**RECORDED DATA:**
::::
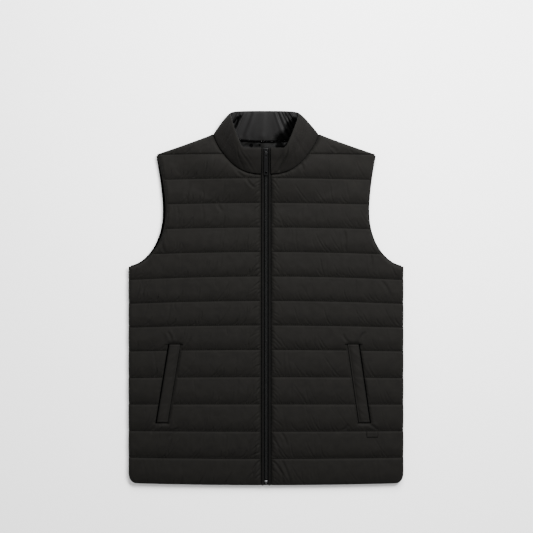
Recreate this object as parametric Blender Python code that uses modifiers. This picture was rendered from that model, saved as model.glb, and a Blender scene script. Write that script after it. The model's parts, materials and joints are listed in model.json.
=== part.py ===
"""Quilted puffer vest, zipped up and laid flat on its back.

Right and left are the wearer's: the wearer's right is at -X. The hem is at -Y, the collar at +Y,
and the back panel lies on the plane z = 0. Heights above the hem are written h in the comments.
"""

import math

import bmesh
import bpy
import numpy as np
from mathutils import Matrix, Vector

MM = 0.001

# Driving sizes of the cut, as the vest lies flat
LENGTH = 736 * MM  # hem to the top of the collar
CHEST_HALF = 269.4 * MM  # half of the width below the arms
HEM_CORNER = 15 * MM  # radius of the hem's corners
SIDE_SCALLOP = 1.0 * MM  # how far each channel swells past the side seam
UNDERARM_H = 432 * MM
ARM_WAIST_H = 542 * MM  # height at which the armhole is narrowest
ARM_WAIST_HALF = 203 * MM
SHOULDER_TIP_H = 650 * MM
SHOULDER_TIP_HALF = 216.5 * MM
NECK_POINT_H = 690 * MM  # where the shoulder meets the neck seam
NECK_POINT_HALF = 105.6 * MM
NECK_FRONT_H = 611 * MM  # neck seam at the zip
NECK_BACK_H = 676.5 * MM  # neck seam at the middle of the back

# Quilting: five deeper channels from the hem up, then eight shallower ones
LOWER_CHANNEL = 53.5 * MM
UPPER_CHANNEL = 48.1 * MM
LOWER_COUNT = 5
UPPER_COUNT = 8

# Thicknesses
GAP = 0.3 * MM  # between pieces that touch
SEAM_THICKNESS = 3.0 * MM  # a padded panel where it is stitched through
BACK_THICKNESS = 9.0 * MM  # the back's channels, flattened against the floor
FRONT_PUFF = 8.0 * MM  # what a front channel adds to its stitched thickness
FRONT_BASE = BACK_THICKNESS + GAP
BINDING_RADIUS = 1.6 * MM
BINDING_GAP = 1.1 * MM  # wider than the others, because the armhole is drawn in short straights
WELT_THICKNESS = 2.2 * MM
LINING_THICKNESS = 1.5 * MM

# Front opening, measured out from the middle of the zip
CHAIN_HALF = 3.1 * MM
TAPE_HALF = 9.3 * MM
BAND_INNER = 4.7 * MM
BAND_OUTER = 8.5 * MM
FRONT_INNER = 9.7 * MM
NECK_LIFT = 10 * MM  # the front neck seam stands this far off the back
COLLAR_FRONT_H = 663 * MM
COLLAR_SLOPE = 15 / 52  # rise of the closed collar over its run, at the zip

# Pocket welts: height of each end, and the outer edge's distance from the middle there
WELT_WIDTH = 21.8 * MM
WELT_LOW_H = 123 * MM
WELT_HIGH_H = 277 * MM
WELT_LOW_X = {"right": 215 * MM, "left": 204 * MM}
WELT_HIGH_X = {"right": 190 * MM, "left": 182 * MM}

# As laid, the back's right armhole shows past the front's, and its left one lies just under it
ARM_SHOWS = {"right": 5.5 * MM, "left": -2.0 * MM}
SIGN = {"right": -1, "left": 1}

STITCHES = [LOWER_CHANNEL * i for i in range(LOWER_COUNT + 1)] + [
    LOWER_CHANNEL * LOWER_COUNT + UPPER_CHANNEL * (i + 1) for i in range(UPPER_COUNT)
]


# ---------------------------------------------------------------- small helpers


def smooth(t):
    """0 below t = 0, 1 above t = 1, and an S-curve between."""
    t = min(max(t, 0.0), 1.0)
    return t * t * (3 - 2 * t)


def mix(a, b, t):
    return a + (b - a) * t


def channel_share(h):
    """How far up its channel a height is, from 0 at one stitch line to 1 at the next."""
    lines = STITCHES + [STITCHES[-1] + UPPER_CHANNEL]
    for low, high in zip(lines, lines[1:]):
        if h < high - 1e-9:
            return (h - low) / (high - low)
    return 1.0


def puff(share):
    """Rounded section of a channel: 0 at its stitch lines and 1 at its crown."""
    return (1 - abs(2 * share - 1) ** 3) ** 0.7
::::
**YOUR OBJECTIVE:**
Repeat, word for word, the lines from the opening of the material through the line containing "NECK_BACK_H = 676.5".

**TASK RESPONSE:**
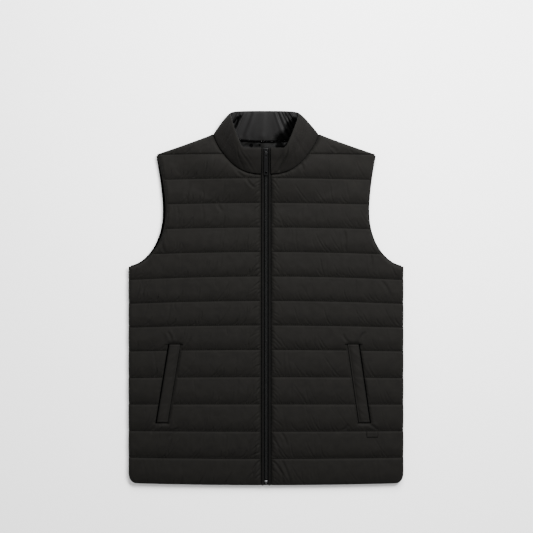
Recreate this object as parametric Blender Python code that uses modifiers. This picture was rendered from that model, saved as model.glb, and a Blender scene script. Write that script after it. The model's parts, materials and joints are listed in model.json.
=== part.py ===
"""Quilted puffer vest, zipped up and laid flat on its back.

Right and left are the wearer's: the wearer's right is at -X. The hem is at -Y, the collar at +Y,
and the back panel lies on the plane z = 0. Heights above the hem are written h in the comments.
"""

import math

import bmesh
import bpy
import numpy as np
from mathutils import Matrix, Vector

MM = 0.001

# Driving sizes of the cut, as the vest lies flat
LENGTH = 736 * MM  # hem to the top of the collar
CHEST_HALF = 269.4 * MM  # half of the width below the arms
HEM_CORNER = 15 * MM  # radius of the hem's corners
SIDE_SCALLOP = 1.0 * MM  # how far each channel swells past the side seam
UNDERARM_H = 432 * MM
ARM_WAIST_H = 542 * MM  # height at which the armhole is narrowest
ARM_WAIST_HALF = 203 * MM
SHOULDER_TIP_H = 650 * MM
SHOULDER_TIP_HALF = 216.5 * MM
NECK_POINT_H = 690 * MM  # where the shoulder meets the neck seam
NECK_POINT_HALF = 105.6 * MM
NECK_FRONT_H = 611 * MM  # neck seam at the zip
NECK_BACK_H = 676.5 * MM  # neck seam at the middle of the back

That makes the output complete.